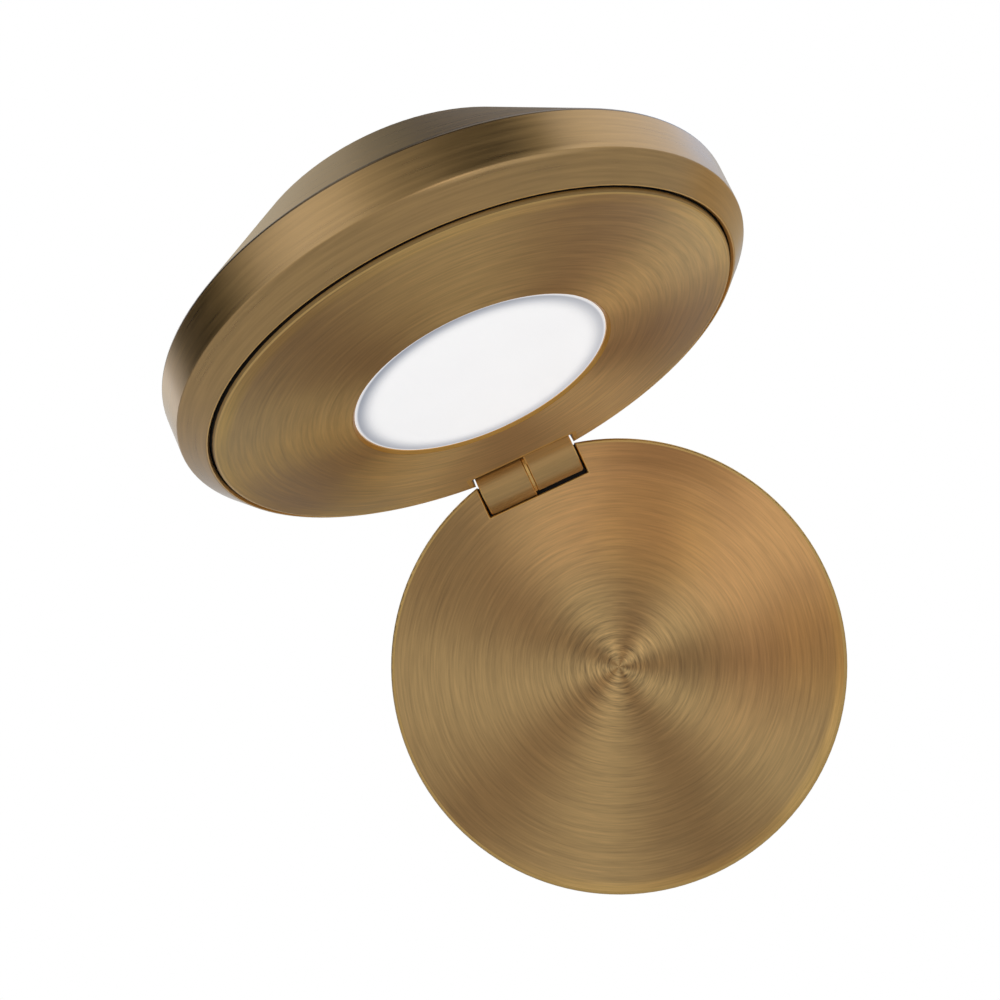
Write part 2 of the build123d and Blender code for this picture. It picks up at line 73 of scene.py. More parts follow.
# ---- shader building helpers ---------------------------------------------------------------------
class NodeTree:
    """Short ways to add and join the nodes of a material or a world."""

    def __init__(self, tree):
        self.nodes = tree.nodes
        self.links = tree.links
        self.nodes.clear()

    def plug(self, value, socket):
        """Joins a socket, or sets a plain value."""
        if isinstance(value, bpy.types.NodeSocket):
            self.links.new(value, socket)
        else:
            socket.default_value = value

    def math(self, operation, a, b=0.0):
        node = self.nodes.new("ShaderNodeMath")
        node.operation = operation
        self.plug(a, node.inputs[0])
        self.plug(b, node.inputs[1])
        return node.outputs[0]

    def add(self, *values):
        total = values[0]
        for value in values[1:]:
            total = self.math("ADD", total, value)
        return total

    def multiply(self, *values):
        total = values[0]
        for value in values[1:]:
            total = self.math("MULTIPLY", total, value)
        return total

    def above(self, value, limit):
        """1 above a limit, 0 elsewhere."""
        return self.math("GREATER_THAN", value, limit)

    def below(self, value, limit):
        """1 below a limit, 0 elsewhere."""
        return self.math("LESS_THAN", value, limit)

    def inside(self, value, low, high):
        """1 between two limits, 0 elsewhere."""
        return self.multiply(self.above(value, low), self.below(value, high))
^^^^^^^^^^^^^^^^
#### WHAT YOU ARE ASKED TO DO
Please write out exactly the lines from the start of the data through the line that contains "socket.default_value = value", both ends included, and nothing else.

#### SOLUTION TO THIS TASK
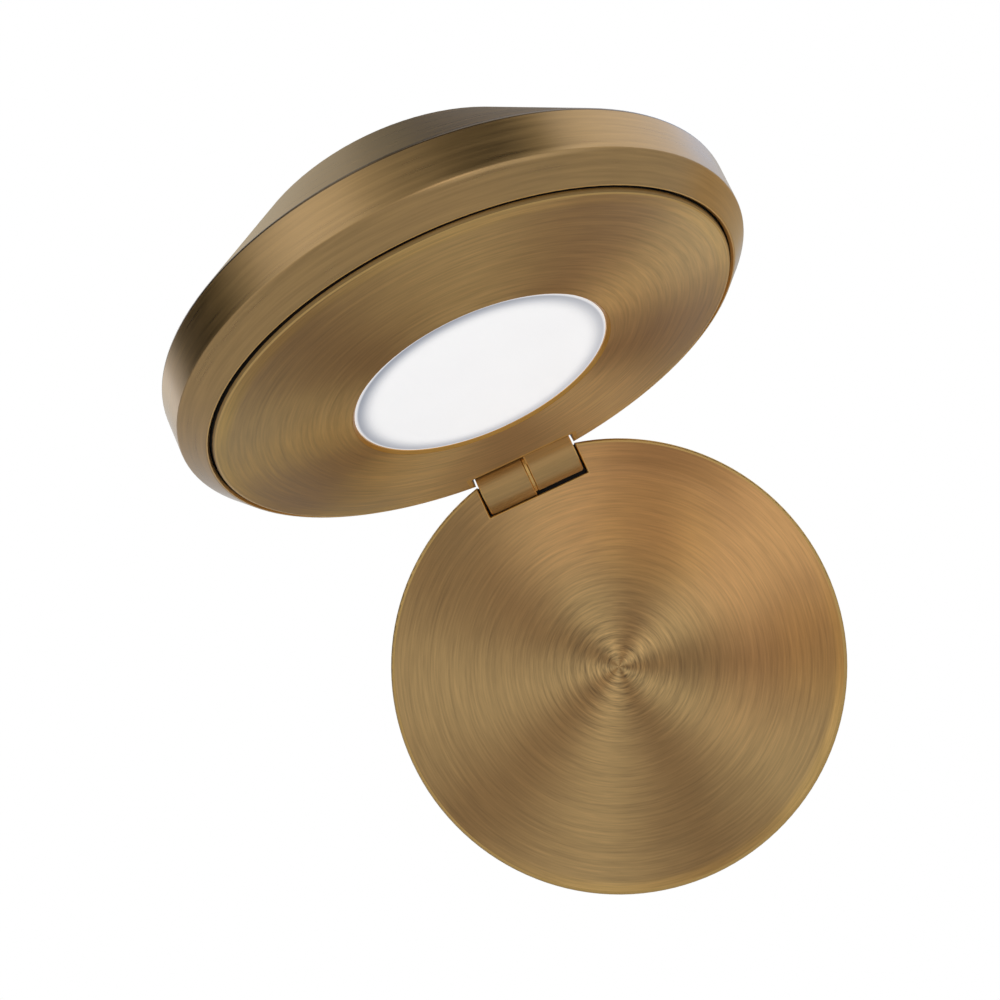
Write part 2 of the build123d and Blender code for this picture. It picks up at line 73 of scene.py. More parts follow.
# ---- shader building helpers ---------------------------------------------------------------------
class NodeTree:
    """Short ways to add and join the nodes of a material or a world."""

    def __init__(self, tree):
        self.nodes = tree.nodes
        self.links = tree.links
        self.nodes.clear()

    def plug(self, value, socket):
        """Joins a socket, or sets a plain value."""
        if isinstance(value, bpy.types.NodeSocket):
            self.links.new(value, socket)
        else:
            socket.default_value = value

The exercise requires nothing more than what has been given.